Le rapport d’activité 2022-2024 de la Miviludes (Mission interministérielle de vigilance et de lutte contre les dérives sectaires) a été publié le 8 avril 2025. Il indique une augmentation du nombre de signalements et expose la réponse de l'Etat face aux dérives sectaire et à l'embrigadement.
Le rapport souligne que la crise sanitaire à la suite de la pandémie Covid-19 a favorisé l'émergence de certains mouvements sectaires en parallèle d'une diffusion de discours complotistes et de rejet de la science. D'autre part, l'utilisation quotidienne des réseaux sociaux par une grande partie de la population française donne à ces phénomènes une scène d'expression élargie et une grande visibilité. Par conséquent, la Miviludes note une hausse de 13,7% des signalements par rapport à 2021, et de 111% par rapport à 2015.
Une hausse des signalements dans les thérapies et soins non conventionnels
Sur l'ensemble des signalements reçus par la Miviludes entre 2022 et 2024, ceux concernant la santé et le bien-être arrivent en tête (37%). Le rapport tire la sonnette d'alarme quant aux signalements liés aux médecines alternatives. De nombreux pseudo-thérapeutes proposent en effet des méthodes de soin présentées comme "miraculeuses" quand bien même celles-ci n'ont pas été approuvées scientifiquement. Si certaines thérapies peuvent être complémentaires avec des soins prodigués par des médecins ; la Miviludes pointe du doigt certaines des pratiques de soins non conventionnelles (PSNC) qui veulent se substituer aux traitements classiques.Le rapport évoque par exemple le cas d'une femme atteinte de troubles psychiatriques qui a totalement arrêté son traitement pour ingérer uniquement des huiles essentielles.
Certains individus ou mouvements profitent en effet de la vulnérabilité de personnes malades ou en situation de handicap. Le rapport souligne la dangerosité de certaines méthodes de dépistage ou de traitement du cancer, comme "l'urinothérapie" qui consiste à boire son urine et qui peut être très dangeureuse. La Miviludes a d'ailleurs signé une convention de partenariat avec la Ligue contre le cancer pour accompagner au mieux les patients et éviter ces dérives. En outre, la Ministre de la Justice avait présenté en aout dernier une circulaire au sujet de ces dérives sectaires dans le secteur du soin et de leur répression par les services de l'Etat.

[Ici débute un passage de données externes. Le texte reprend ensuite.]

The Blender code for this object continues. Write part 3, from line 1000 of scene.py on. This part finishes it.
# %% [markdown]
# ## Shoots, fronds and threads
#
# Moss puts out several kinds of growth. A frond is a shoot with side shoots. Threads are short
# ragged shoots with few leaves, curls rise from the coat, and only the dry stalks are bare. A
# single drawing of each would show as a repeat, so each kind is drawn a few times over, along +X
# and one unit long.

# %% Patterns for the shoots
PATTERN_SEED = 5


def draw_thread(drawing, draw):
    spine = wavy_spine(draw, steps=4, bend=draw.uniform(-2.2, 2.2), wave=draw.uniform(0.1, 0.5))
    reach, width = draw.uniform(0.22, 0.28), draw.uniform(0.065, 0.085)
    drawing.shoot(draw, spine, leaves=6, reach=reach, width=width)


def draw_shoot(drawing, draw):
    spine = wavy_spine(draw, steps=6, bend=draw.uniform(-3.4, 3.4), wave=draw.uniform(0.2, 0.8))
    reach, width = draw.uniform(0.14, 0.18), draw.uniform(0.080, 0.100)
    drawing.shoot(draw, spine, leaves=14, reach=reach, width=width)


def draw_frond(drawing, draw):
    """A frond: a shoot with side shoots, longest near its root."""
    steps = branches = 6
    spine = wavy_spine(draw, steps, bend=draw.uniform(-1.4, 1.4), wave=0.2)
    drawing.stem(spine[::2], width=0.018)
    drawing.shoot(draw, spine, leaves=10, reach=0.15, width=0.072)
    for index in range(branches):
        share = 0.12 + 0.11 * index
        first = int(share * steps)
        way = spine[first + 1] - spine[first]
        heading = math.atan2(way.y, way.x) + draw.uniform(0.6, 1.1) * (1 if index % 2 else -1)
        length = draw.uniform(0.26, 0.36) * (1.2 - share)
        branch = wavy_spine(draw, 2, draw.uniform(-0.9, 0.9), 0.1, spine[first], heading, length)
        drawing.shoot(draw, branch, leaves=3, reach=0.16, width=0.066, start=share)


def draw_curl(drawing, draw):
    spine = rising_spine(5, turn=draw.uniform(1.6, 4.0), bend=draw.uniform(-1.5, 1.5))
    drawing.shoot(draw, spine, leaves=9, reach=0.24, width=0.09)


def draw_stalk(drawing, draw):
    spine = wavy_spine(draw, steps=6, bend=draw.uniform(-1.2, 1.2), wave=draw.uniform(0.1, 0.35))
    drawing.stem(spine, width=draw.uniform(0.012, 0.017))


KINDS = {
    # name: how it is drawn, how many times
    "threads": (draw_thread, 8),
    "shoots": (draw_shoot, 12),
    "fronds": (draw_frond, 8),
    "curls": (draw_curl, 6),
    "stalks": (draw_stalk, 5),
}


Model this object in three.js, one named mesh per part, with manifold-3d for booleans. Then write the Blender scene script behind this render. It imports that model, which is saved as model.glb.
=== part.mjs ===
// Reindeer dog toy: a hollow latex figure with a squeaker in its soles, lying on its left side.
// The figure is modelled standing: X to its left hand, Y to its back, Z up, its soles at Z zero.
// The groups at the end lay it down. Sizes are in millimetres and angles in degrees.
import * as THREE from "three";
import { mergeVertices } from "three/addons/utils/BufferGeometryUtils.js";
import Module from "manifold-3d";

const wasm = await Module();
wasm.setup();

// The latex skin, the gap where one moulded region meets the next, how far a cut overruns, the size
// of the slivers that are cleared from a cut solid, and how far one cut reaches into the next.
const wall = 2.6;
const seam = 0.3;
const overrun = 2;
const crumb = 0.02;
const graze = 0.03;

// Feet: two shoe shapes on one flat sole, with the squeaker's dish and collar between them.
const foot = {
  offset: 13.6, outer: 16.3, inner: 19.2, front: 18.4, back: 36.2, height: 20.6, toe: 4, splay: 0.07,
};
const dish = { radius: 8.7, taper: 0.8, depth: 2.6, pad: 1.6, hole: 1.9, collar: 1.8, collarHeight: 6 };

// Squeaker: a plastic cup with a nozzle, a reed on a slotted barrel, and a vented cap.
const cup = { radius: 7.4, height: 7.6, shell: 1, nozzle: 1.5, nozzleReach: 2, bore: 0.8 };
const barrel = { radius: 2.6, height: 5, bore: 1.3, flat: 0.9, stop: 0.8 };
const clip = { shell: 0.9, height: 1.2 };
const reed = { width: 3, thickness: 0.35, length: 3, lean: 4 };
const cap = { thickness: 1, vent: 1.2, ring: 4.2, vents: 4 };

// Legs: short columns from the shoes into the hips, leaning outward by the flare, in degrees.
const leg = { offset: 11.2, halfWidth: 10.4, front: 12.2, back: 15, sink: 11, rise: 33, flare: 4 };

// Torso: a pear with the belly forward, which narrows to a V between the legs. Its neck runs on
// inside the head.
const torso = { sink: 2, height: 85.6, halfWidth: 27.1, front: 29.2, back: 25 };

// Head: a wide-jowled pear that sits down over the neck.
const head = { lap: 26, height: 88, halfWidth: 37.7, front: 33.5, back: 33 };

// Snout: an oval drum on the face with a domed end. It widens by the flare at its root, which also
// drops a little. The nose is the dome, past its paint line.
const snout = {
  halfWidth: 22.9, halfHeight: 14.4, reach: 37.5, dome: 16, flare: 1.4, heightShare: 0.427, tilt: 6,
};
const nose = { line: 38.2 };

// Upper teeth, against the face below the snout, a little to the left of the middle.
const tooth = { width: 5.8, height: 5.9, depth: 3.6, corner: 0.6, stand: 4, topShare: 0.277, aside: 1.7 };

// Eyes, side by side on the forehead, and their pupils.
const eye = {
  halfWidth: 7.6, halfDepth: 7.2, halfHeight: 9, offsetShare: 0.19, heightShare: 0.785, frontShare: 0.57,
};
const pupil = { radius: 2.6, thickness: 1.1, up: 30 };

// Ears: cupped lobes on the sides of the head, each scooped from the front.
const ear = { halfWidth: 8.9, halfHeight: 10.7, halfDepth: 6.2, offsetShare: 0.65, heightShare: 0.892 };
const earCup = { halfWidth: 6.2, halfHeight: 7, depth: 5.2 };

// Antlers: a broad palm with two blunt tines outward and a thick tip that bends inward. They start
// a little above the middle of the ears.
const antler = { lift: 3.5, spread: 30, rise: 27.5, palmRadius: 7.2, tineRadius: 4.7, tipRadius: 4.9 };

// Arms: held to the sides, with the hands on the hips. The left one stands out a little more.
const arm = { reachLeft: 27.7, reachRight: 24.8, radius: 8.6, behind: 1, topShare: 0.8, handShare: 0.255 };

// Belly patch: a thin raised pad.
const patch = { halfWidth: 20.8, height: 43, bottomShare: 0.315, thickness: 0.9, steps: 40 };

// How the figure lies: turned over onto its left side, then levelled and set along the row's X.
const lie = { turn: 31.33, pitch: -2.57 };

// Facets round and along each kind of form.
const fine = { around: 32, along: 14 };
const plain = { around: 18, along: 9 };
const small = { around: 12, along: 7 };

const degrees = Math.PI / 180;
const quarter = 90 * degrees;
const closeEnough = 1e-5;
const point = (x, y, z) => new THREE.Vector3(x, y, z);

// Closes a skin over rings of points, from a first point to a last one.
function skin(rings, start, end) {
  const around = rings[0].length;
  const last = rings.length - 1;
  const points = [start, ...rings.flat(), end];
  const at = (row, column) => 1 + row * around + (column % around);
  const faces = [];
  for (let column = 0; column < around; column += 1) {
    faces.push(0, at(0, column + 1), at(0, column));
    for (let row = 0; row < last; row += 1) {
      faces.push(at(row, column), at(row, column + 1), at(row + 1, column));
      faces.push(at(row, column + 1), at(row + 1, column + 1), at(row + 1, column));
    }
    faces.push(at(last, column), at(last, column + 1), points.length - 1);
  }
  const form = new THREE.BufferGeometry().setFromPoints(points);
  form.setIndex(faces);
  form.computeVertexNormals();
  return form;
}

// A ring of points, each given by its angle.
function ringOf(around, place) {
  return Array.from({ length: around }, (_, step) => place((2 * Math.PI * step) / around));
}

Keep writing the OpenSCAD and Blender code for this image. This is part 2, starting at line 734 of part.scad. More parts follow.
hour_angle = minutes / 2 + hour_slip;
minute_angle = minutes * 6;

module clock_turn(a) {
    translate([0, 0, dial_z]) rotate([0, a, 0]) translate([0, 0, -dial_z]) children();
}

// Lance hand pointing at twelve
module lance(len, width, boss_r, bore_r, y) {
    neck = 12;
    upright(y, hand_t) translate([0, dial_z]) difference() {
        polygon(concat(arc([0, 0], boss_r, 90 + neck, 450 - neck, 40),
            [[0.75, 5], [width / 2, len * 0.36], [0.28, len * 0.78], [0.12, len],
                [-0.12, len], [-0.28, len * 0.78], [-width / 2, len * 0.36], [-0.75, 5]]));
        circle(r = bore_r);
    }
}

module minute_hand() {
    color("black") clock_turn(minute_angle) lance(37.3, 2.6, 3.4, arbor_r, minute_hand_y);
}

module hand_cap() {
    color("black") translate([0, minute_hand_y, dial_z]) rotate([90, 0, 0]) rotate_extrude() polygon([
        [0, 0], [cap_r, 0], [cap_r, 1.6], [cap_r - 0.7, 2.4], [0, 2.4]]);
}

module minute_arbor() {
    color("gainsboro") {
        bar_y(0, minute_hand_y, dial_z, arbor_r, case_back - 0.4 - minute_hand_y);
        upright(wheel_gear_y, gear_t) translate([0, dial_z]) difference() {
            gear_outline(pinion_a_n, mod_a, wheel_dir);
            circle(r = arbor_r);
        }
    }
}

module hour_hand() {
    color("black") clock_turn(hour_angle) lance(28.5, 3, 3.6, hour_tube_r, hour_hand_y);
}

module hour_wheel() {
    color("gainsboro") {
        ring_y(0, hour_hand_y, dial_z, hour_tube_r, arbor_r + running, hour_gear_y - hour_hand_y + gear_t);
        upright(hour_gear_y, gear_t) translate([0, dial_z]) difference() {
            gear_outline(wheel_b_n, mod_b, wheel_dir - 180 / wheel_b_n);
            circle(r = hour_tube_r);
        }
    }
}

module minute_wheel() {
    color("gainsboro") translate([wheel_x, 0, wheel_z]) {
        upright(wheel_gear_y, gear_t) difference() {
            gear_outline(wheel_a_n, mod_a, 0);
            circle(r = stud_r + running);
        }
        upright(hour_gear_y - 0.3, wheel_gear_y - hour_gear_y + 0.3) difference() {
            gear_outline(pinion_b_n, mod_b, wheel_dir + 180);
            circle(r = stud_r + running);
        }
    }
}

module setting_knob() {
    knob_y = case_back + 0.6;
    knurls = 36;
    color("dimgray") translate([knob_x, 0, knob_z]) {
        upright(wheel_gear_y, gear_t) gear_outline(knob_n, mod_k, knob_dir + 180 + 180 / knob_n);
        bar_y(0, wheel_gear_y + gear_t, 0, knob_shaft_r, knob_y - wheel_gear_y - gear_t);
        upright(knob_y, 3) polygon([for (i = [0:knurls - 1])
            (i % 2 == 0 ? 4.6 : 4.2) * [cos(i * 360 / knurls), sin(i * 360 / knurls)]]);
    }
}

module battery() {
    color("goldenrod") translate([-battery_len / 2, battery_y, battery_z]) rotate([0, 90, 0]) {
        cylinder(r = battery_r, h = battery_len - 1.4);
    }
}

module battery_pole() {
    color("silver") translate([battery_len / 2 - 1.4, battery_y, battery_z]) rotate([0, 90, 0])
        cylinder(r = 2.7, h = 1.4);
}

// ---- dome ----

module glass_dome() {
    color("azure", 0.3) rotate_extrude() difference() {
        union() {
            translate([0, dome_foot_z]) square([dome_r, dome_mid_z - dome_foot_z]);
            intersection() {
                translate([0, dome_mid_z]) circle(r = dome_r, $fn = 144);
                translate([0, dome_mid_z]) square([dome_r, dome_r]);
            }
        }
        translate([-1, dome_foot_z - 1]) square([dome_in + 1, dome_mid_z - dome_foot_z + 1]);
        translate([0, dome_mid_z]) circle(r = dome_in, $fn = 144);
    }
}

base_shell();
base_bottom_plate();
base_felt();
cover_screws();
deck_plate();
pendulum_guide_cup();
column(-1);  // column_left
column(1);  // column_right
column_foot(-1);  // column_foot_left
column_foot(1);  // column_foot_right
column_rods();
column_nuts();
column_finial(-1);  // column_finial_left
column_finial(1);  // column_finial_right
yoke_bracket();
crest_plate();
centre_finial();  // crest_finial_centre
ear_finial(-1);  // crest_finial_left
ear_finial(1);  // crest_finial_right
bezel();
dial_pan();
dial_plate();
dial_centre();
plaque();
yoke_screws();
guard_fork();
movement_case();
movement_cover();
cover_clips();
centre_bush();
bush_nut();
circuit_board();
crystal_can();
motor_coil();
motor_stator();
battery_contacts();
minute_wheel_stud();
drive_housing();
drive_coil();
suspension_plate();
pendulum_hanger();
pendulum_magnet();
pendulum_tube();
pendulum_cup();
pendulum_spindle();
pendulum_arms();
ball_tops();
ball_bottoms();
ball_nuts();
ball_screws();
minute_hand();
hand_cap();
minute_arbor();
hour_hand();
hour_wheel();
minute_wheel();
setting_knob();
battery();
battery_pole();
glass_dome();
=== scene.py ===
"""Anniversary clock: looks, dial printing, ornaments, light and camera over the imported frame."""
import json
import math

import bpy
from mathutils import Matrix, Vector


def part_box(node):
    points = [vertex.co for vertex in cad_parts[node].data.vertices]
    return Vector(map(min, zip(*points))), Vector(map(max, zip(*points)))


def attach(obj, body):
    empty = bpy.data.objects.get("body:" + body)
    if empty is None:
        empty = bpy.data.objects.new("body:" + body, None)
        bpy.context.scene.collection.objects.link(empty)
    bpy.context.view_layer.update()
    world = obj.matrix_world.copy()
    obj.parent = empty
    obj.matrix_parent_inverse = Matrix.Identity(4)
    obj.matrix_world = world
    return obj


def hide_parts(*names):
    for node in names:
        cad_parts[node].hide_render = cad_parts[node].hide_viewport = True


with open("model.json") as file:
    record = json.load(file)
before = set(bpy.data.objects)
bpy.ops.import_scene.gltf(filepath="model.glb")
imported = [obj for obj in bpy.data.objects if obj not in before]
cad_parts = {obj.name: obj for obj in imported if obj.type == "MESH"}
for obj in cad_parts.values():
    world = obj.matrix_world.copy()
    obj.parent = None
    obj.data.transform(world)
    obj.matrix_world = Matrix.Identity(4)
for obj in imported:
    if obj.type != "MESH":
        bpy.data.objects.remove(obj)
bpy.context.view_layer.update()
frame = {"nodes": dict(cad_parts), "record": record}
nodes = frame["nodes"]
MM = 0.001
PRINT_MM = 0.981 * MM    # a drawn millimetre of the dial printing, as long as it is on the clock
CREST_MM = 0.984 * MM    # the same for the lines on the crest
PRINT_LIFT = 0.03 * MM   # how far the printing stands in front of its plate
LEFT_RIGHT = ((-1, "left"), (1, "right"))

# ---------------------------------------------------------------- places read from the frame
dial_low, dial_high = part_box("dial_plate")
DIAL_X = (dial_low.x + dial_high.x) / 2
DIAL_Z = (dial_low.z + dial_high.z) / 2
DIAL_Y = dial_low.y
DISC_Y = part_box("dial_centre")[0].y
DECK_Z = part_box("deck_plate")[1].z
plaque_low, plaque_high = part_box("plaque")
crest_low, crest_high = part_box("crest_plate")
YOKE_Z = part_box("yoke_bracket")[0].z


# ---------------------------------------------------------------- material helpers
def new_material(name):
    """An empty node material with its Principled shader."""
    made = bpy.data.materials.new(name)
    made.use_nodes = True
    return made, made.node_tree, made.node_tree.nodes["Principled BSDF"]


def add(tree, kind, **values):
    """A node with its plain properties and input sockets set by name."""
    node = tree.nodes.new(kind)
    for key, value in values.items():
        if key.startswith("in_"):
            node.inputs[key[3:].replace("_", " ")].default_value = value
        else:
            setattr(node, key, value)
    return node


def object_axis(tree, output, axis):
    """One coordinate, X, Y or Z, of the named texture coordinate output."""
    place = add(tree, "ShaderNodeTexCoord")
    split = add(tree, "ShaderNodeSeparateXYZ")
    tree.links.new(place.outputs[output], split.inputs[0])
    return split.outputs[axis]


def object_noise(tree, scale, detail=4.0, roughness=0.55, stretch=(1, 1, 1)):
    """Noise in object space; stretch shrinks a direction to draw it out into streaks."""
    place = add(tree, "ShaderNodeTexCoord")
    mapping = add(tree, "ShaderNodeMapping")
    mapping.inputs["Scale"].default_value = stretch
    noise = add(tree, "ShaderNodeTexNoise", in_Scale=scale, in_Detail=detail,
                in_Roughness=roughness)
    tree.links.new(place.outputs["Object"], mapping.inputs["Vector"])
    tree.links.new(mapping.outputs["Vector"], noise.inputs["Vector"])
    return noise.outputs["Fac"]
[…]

"Coaching" et emprise sectaire
D'autre part, le rapport évoque les pratiques de "coaching" qui exercent parfois une forme d'emprise sur les individus. Certains thérapeutes se présentent en effet comme des "coachs de vie" prêts à accompagner les individus face aux difficultés de la vie (séparation, dépression, chômage, deuil...). A travers certains rituels (hypnose, magnétisme...) ces "coachs" proposent des solutions à des personnes vulnérables. L'emprise psychologique se transforme alors en gouffre économique, ces individus faisant payer leurs services au prix fort, alors même que ces pratiques ne disposent d'aucune validation. Comme l'indique Etienne Apaire, secrétaire général du Comité interministériel de prévention de la délinquance et de la radicalisation (SG-CIPDR) et Président de la Miviludes : « Leur point commun, c’est qu’ils donnent tous l’impression d’être des psychologues. Sauf qu’ils sont coachs de vie. Aucune institution ne certifie ce genre de pratique très coûteuse ».
Ces coachs ciblent particulièrement les mères de famille séparées, qui se retrouvent dans des situations de fatigue et de fragilité émotionnelle. Cette tendance est jugée inquiétante par le rapport d'activité 2022-2024.
Réponse de l'Etat et renforcement de l'ancrage local
Face à ces tendances inquiétantes, le gouvernement veut intensifier ses mesures. Dans le cadre de la stratégie nationale de lutte contre les dérives sectaires (2024-2027), le gouvernement fixe cette année pour enjeu principal de « déployer, au niveau territorial, des instances départementales dédiées ». Un objectif qui doit se concrétiser par la création de « conseils départementaux dédiés, présidés par les préfets et procureurs, afin de mieux répondre aux besoins locaux et de coordonner les actions de prévention et de répression ». Un point d'honneur a également été porté par Donatien Le Vaillant, le chef de la Miviludes, à la formation des acteurs locaux. Les élus locaux n'ont pas nécessairement les bons réflexes de signalement et d'identification des dérives sectaires. Un « guide de prévention au profit des collectivités locales » devrait sortir prochainement afin que la coopération entre l'échelon local et l'échelon préfectoral puisse être efficace.